• [Aim of the task]: Determine which lines contain the word "Identity", then copy those lines.

• [Scripts that build objects]:

+--

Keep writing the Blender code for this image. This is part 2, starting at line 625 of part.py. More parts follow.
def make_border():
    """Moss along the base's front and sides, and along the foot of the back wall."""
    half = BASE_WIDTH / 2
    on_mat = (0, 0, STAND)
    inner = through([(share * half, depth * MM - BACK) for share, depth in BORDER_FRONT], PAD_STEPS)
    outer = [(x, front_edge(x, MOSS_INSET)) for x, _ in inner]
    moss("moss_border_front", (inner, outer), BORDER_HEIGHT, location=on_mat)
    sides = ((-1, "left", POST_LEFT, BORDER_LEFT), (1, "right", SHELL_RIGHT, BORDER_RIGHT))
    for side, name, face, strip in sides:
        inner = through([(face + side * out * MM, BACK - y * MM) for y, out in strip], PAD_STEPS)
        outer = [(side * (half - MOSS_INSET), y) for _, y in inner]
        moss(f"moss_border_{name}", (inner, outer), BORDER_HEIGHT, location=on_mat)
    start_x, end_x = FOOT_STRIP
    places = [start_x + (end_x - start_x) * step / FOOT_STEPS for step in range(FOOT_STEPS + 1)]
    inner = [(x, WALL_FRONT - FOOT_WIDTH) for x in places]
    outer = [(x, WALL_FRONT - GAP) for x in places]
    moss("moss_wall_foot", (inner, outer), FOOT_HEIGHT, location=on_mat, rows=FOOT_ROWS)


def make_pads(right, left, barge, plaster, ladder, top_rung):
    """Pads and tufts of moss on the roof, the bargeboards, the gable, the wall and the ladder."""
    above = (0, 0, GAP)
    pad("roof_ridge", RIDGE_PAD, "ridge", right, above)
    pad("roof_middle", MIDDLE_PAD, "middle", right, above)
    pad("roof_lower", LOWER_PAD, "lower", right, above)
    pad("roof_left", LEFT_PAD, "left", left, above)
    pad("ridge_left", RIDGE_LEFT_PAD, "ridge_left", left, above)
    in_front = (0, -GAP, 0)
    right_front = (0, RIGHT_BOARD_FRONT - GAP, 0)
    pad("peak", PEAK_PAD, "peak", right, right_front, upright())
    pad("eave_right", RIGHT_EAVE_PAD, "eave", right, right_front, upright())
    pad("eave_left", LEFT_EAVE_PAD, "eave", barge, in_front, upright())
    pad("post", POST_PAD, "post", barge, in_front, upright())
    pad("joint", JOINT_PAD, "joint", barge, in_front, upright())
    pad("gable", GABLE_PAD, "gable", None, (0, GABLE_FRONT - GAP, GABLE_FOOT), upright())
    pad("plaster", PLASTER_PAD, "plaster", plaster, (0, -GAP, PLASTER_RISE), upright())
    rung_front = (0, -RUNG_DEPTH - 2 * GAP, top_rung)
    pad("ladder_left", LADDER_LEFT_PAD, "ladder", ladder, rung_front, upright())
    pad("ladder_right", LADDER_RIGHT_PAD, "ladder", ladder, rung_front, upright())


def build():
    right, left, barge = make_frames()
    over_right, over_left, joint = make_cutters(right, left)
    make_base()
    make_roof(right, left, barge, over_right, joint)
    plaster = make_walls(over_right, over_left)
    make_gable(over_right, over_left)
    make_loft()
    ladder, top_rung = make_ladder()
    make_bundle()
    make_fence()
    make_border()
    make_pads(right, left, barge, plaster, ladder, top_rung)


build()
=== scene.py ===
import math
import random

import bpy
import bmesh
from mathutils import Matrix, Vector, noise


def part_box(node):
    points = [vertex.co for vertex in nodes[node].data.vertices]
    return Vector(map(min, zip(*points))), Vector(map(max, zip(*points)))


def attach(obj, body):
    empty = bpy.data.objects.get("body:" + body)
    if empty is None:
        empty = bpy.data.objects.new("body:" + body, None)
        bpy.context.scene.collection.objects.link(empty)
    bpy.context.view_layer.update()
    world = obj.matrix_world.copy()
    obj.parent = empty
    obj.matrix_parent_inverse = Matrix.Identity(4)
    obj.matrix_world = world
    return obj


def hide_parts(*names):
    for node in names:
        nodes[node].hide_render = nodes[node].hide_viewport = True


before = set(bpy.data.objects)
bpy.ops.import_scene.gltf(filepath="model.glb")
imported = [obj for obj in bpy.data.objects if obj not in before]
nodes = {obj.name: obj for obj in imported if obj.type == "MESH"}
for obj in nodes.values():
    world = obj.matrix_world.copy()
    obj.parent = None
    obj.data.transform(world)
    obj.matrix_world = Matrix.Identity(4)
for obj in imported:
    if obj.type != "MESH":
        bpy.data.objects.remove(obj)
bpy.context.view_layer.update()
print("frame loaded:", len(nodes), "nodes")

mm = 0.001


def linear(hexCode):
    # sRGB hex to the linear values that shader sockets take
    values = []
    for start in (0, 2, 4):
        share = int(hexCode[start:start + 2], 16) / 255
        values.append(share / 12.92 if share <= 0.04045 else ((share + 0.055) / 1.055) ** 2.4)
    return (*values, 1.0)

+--

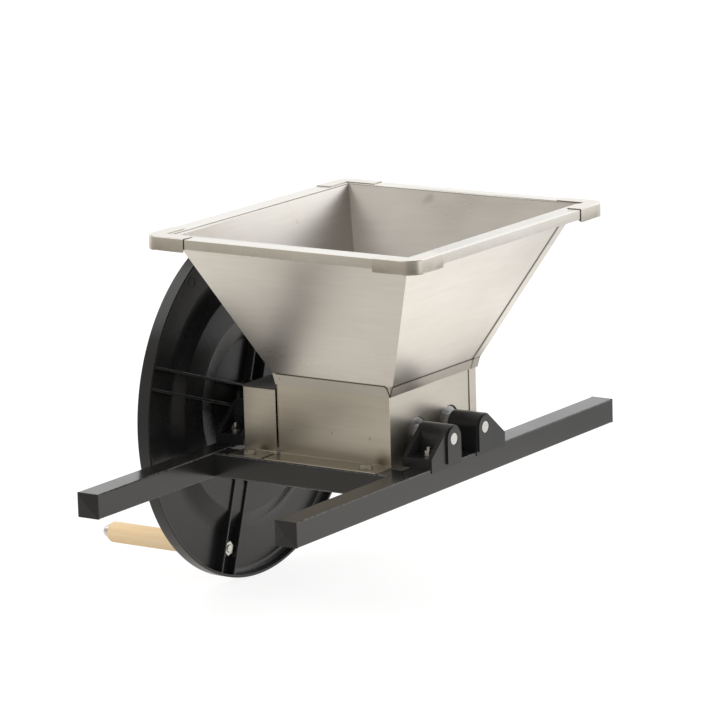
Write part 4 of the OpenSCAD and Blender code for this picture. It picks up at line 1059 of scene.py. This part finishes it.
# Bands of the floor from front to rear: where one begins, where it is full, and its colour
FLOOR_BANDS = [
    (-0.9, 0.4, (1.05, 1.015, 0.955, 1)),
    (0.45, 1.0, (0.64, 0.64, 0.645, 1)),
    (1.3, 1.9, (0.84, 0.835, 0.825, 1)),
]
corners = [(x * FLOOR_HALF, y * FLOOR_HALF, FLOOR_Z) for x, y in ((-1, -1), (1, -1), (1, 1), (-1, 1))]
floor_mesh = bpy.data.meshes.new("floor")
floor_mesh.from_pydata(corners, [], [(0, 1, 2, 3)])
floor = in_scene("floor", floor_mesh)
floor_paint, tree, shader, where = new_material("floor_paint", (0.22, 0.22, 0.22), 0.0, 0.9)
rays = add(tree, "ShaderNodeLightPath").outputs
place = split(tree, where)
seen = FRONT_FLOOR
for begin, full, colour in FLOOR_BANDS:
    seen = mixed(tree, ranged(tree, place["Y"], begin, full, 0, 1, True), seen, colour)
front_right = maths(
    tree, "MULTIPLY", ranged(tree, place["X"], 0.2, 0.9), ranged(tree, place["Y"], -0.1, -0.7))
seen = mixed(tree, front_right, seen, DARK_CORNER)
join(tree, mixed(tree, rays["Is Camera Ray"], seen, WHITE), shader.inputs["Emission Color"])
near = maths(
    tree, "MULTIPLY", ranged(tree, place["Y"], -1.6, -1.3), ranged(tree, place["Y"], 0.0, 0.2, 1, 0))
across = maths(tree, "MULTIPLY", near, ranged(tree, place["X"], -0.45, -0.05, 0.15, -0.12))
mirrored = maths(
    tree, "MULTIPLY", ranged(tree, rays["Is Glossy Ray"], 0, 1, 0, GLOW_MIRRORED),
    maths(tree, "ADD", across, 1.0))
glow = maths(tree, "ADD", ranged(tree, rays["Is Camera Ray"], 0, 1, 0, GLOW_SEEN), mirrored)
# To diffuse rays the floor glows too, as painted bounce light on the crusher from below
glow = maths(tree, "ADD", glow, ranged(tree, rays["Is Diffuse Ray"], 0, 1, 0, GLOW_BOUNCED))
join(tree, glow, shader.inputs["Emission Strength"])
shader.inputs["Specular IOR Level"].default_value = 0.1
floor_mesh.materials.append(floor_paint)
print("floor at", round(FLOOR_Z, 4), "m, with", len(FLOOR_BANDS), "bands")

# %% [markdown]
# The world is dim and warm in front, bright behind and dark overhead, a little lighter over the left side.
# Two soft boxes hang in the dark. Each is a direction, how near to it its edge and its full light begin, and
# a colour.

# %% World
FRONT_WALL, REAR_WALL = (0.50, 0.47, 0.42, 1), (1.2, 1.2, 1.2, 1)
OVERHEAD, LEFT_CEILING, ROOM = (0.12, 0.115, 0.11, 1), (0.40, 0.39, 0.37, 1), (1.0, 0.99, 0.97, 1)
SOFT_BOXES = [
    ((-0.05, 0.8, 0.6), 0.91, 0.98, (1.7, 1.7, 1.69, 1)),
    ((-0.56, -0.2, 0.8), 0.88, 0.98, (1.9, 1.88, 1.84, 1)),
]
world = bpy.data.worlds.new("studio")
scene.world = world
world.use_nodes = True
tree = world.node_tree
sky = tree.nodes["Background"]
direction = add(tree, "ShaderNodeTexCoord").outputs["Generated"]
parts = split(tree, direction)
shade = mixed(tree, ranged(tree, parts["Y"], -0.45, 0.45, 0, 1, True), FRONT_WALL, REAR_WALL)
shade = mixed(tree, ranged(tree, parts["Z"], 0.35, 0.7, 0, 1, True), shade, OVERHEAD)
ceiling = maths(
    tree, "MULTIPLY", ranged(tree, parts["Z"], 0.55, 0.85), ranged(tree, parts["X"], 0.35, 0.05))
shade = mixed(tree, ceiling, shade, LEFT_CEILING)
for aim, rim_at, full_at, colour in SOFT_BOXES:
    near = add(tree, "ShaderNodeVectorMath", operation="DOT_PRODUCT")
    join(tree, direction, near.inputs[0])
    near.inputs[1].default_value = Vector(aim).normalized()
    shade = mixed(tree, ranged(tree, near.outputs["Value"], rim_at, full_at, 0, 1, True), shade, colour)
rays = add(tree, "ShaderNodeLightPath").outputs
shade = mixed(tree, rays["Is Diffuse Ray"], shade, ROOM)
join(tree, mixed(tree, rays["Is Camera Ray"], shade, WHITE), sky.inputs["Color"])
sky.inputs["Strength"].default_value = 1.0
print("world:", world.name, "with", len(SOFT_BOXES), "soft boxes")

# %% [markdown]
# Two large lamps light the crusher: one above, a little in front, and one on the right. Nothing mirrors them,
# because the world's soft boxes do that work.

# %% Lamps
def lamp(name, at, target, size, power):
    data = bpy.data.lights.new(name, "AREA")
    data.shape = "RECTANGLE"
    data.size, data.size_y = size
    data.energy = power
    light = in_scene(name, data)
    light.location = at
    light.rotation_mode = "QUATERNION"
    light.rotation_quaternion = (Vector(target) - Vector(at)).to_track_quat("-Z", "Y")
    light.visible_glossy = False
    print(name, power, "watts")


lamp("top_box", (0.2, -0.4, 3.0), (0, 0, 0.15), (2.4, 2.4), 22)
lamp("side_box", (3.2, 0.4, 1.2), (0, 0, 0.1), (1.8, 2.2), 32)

+--

• [Result for this task]:
    obj.matrix_parent_inverse = Matrix.Identity(4)
    obj.matrix_world = Matrix.Identity(4)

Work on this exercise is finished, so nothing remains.